The Failure of the Would-be “Woke Revolution”
The French philosopher Albert Camus once wrote:
“Every revolutionary ends by becoming either an oppressor or a heretic. ” His point being, that every single revolution in the history of mankind may be considered a failure, in that it never respects its original limits-it, by its own blind inertia, becomes the very thing it seeks to revolt against. In his book-length essay The Rebel, Camus further states:
“Freedom, “that terrible word inscribed on the chariot of the storm,” is the motivating principle of all revolutions. Without it, justice seems inconceivable to the rebel’s mind. There comes a time, however, when justice demands the suspension of freedom. Then terror, on a grand or small scale, makes its appearance to consummate the revolution. Every act of rebellion expresses a nostalgia for innocence and an appeal to the essence of being. But one day nostalgia takes up arms and assumes the responsibility of total guilt; in other words, adopts murder and violence.”
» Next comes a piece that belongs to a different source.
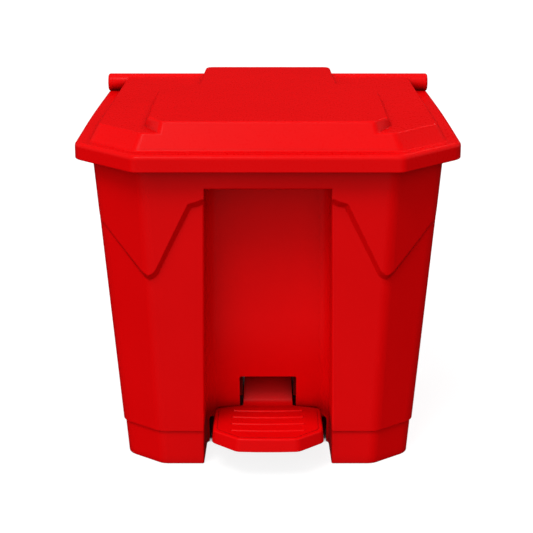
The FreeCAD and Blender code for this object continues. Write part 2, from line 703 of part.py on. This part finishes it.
def ridges():
    """Four raised tread ridges, bowed forward in the middle."""
    bars = []
    for y, half in ((-173.6, 39.6), (-154.6, 39.6), (-135.7, 39.2), (-116.8, 38.3)):
        line = Part.Arc(V(-half, y, TREAD_Z), V(0, y - 2.2, TREAD_Z), V(half, y, TREAD_Z)).toShape()
        start = line.valueAt(line.FirstParameter)
        ahead = line.tangentAt(line.FirstParameter)
        section = Part.Wire(Part.makeCircle(1.9, start - V(0, 0, 0.6), ahead))
        bars.append(Part.Wire(line).makePipeShell([section], True, False))
    shape = bars[0]
    for bar in bars[1:]:
        shape = shape.fuse(bar)
    return shape.cut(box(-60.0, 60.0, -200.0, -100.0, 30.0, TREAD_Z - 1.5))


def lever_bar(y0, y1):
    """Straight bar along the lever line between y0 and y1."""
    bar = box(-LEVER_HALF_X, LEVER_HALF_X, y0 - PIVOT_Y, y1 - PIVOT_Y, -LEVER_HALF_Z, LEVER_HALF_Z)
    bar.rotate(V(0, 0, 0), V(1, 0, 0), -LEVER_TILT)
    bar.translate(V(0, PIVOT_Y, PIVOT_Z))
    return bar


def lever_arm():
    """Steel lever with its hub and the slotted rear end."""
    shape = lever_bar(LEVER_FRONT_Y, 173.0)
    shape = shape.fuse(rod_x(HUB_R, -14.0, 14.0, PIVOT_Y, PIVOT_Z))
    shape = shape.cut(rod_x(BUSH_R, -20.0, 20.0, PIVOT_Y, PIVOT_Z))
    slot = box(-10.0, 10.0, LEVER_REACH - 0.3, LEVER_REACH + 0.9, -3.5, 3.5)
    for reach in (LEVER_REACH - 0.3, LEVER_REACH + 0.9):
        slot = slot.fuse(rod_x(3.5, -10.0, 10.0, reach, 0.0))
    slot.rotate(V(0, 0, 0), V(1, 0, 0), -LEVER_TILT)
    slot.translate(V(0, PIVOT_Y, PIVOT_Z))
    shape = shape.cut(slot)
    for y in BOLT_Y:
        shape = shape.cut(rod_z(2.5, 40.0, 90.0, 0.0, y))
    return shape


def hexagon(across, z0, z1, x, y):
    """Upright hexagonal prism, given its width across flats."""
    reach = across / math.sqrt(3.0)
    corners = [V(x + reach * math.cos(math.radians(60 * k)), y + reach * math.sin(math.radians(60 * k)), z0)
               for k in range(7)]
    return Part.Face(Part.makePolygon(corners)).extrude(V(0, 0, z1 - z0))


def pedal_bolt(y):
    """Bolt up through the lever and the neck, head below."""
    low = lever_line(y, -LEVER_HALF_Z) - 0.25
    high = lever_line(y, LEVER_HALF_Z + WALL)
    return hexagon(8.0, low - 3.5, low, 0.0, y).fuse(rod_z(2.5, low, high + 6.0, 0.0, y))


def pedal_nut(y):
    base = lever_line(y, LEVER_HALF_Z + WALL) + 0.35
    return hexagon(8.0, base, base + 4.0, 0.0, y).cut(rod_z(2.5, base - 1.0, base + 6.0, 0.0, y))


# ------------------------------------------------------------------ push rod
def push_rod():
    rod = rod_z(ROD_R, 66.0, 346.0, 0.0, ROD_Y)
    return rod.makeChamfer(0.5, rims(rod))


def rod_end_upper():
    """Eye on top of the push rod."""
    eye = [(ROD_Y - 7.0, 336.0, 1.5), (ROD_Y - 7.0, UPPER_PIN_Z + 7.0, 6.5),
           (ROD_Y + 7.0, UPPER_PIN_Z + 7.0, 6.5), (ROD_Y + 7.0, 336.0, 1.5)]
    shape = side_prism(eye, -7.0, 7.0)
    shape = shape.cut(rod_x(ROD_PIN_R, -10.0, 10.0, ROD_Y, UPPER_PIN_Z))
    return shape.cut(rod_z(ROD_R, 330.0, 346.0, 0.0, ROD_Y))


def rod_end_lower():
    """Fork at the foot of the push rod, straddling the lever."""
    fork = [(ROD_Y - 7.0, 41.5, 6.5), (ROD_Y - 7.0, 76.0, 1.5),
            (ROD_Y + 7.0, 76.0, 1.5), (ROD_Y + 7.0, 41.5, 6.5)]
    shape = side_prism(fork, -11.0, 11.0)
    shape = shape.cut(box(-7.0, 7.0, 140.0, 190.0, 30.0, 62.0))
    shape = shape.cut(rod_x(ROD_PIN_R, -20.0, 20.0, ROD_Y, LOWER_PIN_Z))
    return shape.cut(rod_z(ROD_R, 66.0, 80.0, 0.0, ROD_Y))


def rod_pin(z):
    """Clevis pin with a groove near each end."""
    pin = rod_x(ROD_PIN_R, -15.0, 15.0, ROD_Y, z)
    for x in (-13.0, 12.0):
        ring = rod_x(ROD_PIN_R + 1.0, x, x + 1.0, ROD_Y, z)
        pin = pin.cut(ring.cut(rod_x(ROD_PIN_R - 0.6, x, x + 1.0, ROD_Y, z)))
    return pin


def pin_clips(z):
    clip = ring_clip(12.0, 13.0, ROD_Y, z, ROD_PIN_R - 0.6, 5.6)
    return Part.makeCompound([clip, flip(clip)])


# -------------------------------------------------------------------- export
def main():
    os.makedirs("parts", exist_ok=True)
    nodes = {
        "bin_body": bin_body(),
        "base_frame": base_frame(),
        "base_frame_screws": Part.makeCompound([frame_screw(x, y) for x, y in FRAME_SCREWS]),
        "rod_guide_upper": rod_guide(290.0),
        "rod_guide_lower": rod_guide(128.0),
        "hinge_pin_right": hinge_pin(),
        "hinge_pin_left": flip(hinge_pin()),
        "hinge_end_cap_right": hinge_end_cap(),
        "hinge_end_cap_left": flip(hinge_end_cap()),
        "pedal_axle": pedal_axle(),
        "axle_clip_right": ring_clip(37.2, 38.4, PIVOT_Y, PIVOT_Z, AXLE_R - 1.0, 8.0),
        "axle_clip_left": ring_clip(-38.4, -37.2, PIVOT_Y, PIVOT_Z, AXLE_R - 1.0, 8.0),
        "axle_bush_right": axle_bush(1),
        "axle_bush_left": axle_bush(-1),
        "lid": lid(),
        "rod_bracket": rod_bracket(),
        "rod_bracket_screws": Part.makeCompound([bracket_screw(x, y) for x, y in BRACKET_SCREWS]),
        "pedal": pedal(),
        "lever_arm": lever_arm(),
        "pedal_bolts": Part.makeCompound([pedal_bolt(y) for y in BOLT_Y]),
        "pedal_nuts": Part.makeCompound([pedal_nut(y) for y in BOLT_Y]),
        "push_rod": push_rod(),
        "rod_end_upper": rod_end_upper(),
        "rod_end_lower": rod_end_lower(),
        "upper_rod_pin": rod_pin(UPPER_PIN_Z),
        "lower_rod_pin": rod_pin(LOWER_PIN_Z),
        "upper_pin_clips": pin_clips(UPPER_PIN_Z),
        "lower_pin_clips": pin_clips(LOWER_PIN_Z),
    }
    for name, shape in nodes.items():
        shape.exportStep("parts/" + name + ".step")


main()
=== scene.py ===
import math

import bpy
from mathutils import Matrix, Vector

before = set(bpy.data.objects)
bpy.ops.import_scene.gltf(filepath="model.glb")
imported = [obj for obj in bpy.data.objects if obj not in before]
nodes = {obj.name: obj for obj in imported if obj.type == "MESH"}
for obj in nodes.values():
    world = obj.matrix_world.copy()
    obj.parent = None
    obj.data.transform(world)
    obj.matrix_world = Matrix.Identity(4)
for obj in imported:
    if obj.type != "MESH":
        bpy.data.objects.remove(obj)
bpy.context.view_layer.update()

# ---- colours, linear ----
WHITE = (1.0, 1.0, 1.0)
BLACK = (0.0, 0.0, 0.0)
RED_DEEP = (0.690, 0.0009, 0.0016)
RED_LIGHT = (0.715, 0.0012, 0.0020)
RED_FLOW = (0.670, 0.0008, 0.0014)
# painted highlight colour for rounded edges
RED_PAINTED_HIGHLIGHT = (0.86, 0.012, 0.014)
# painted shade colour for crevices, gaps and recesses
RED_PAINTED_SHADE = (0.16, 0.0002, 0.0004)
NYLON_DARK = (0.022, 0.022, 0.024)
NYLON_LIGHT = (0.034, 0.034, 0.036)
NYLON_EDGE = (0.10, 0.10, 0.105)
STEEL_EDGE = (0.85, 0.85, 0.86)
FLOOR_DARK = (0.20, 0.20, 0.20)
FLOOR_LIGHT = (0.22, 0.22, 0.22)

# ---- shared by the materials ----
EDGE_SAMPLES = 8
EDGE_FLAT = 0.99
EDGE_SHARP = 0.75
# how the painted shade in crevices and gaps is measured
SHADE_SAMPLES = 8
SHADE_SHUT = 0.12
RED_SPECULAR = 0.05

# ---- stage, metres ----
FLOOR_HALF = 12.0
FLOOR_GLOW = 0.86
# the glow is out inside the first number of each pair and full beyond the second
COVERED_X = (0.128, 0.150)
COVERED_FRONT_Y = (-0.080, -0.094)
COVERED_REAR_Y = (0.145, 0.165)
WALL_RADIUS = 11.9
WALL_HEIGHT = 14.0
WALL_SIDES = 64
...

To this we place the lens of modernity, specifically the so-called “Woke Revolution spun out of Black Lives Matter. Camus’s words are easy to see in this total suppression of differential opinions. These protesters have already forgotten their limits-they scream for equality in a voice that tolerates no other, they demand economic equality with demands of racial reparations, they seek to have their ideologies heard by silencing all others, they want justice by instilling terror. Though they cannot see it, their revolution is already lost. And it is they, themselves, who have defeated it.
In Wall Street Journal opinion piece written by Ayaan Hirisi Ali, who herself is an African immigrant to America, the Black Lives Matter’s intolerant absolutism is called into question by one of the persons it purports to represent: “I have no objection to the statement “black lives matter”. But the movement that uses that name has a sinister hostility to serious, fact-driven discussion on the problem it purports to care about. Even more sinister is the haste with which academic, media and business leaders abase themselves before it. There will be no resolution of America’s many social problems if free thought and free speech are no longer upheld in our public sphere. Without them, honest deliberation, mutual learning and the American problem-solving ethic are dead. Will they now turn on Ms. Hirisi Ali too?
Remember, Camus also wrote:
Absolute freedom mocks at justice. Absolute justice denies freedom. To
be fruitful, the two ideas must find their limits in each other.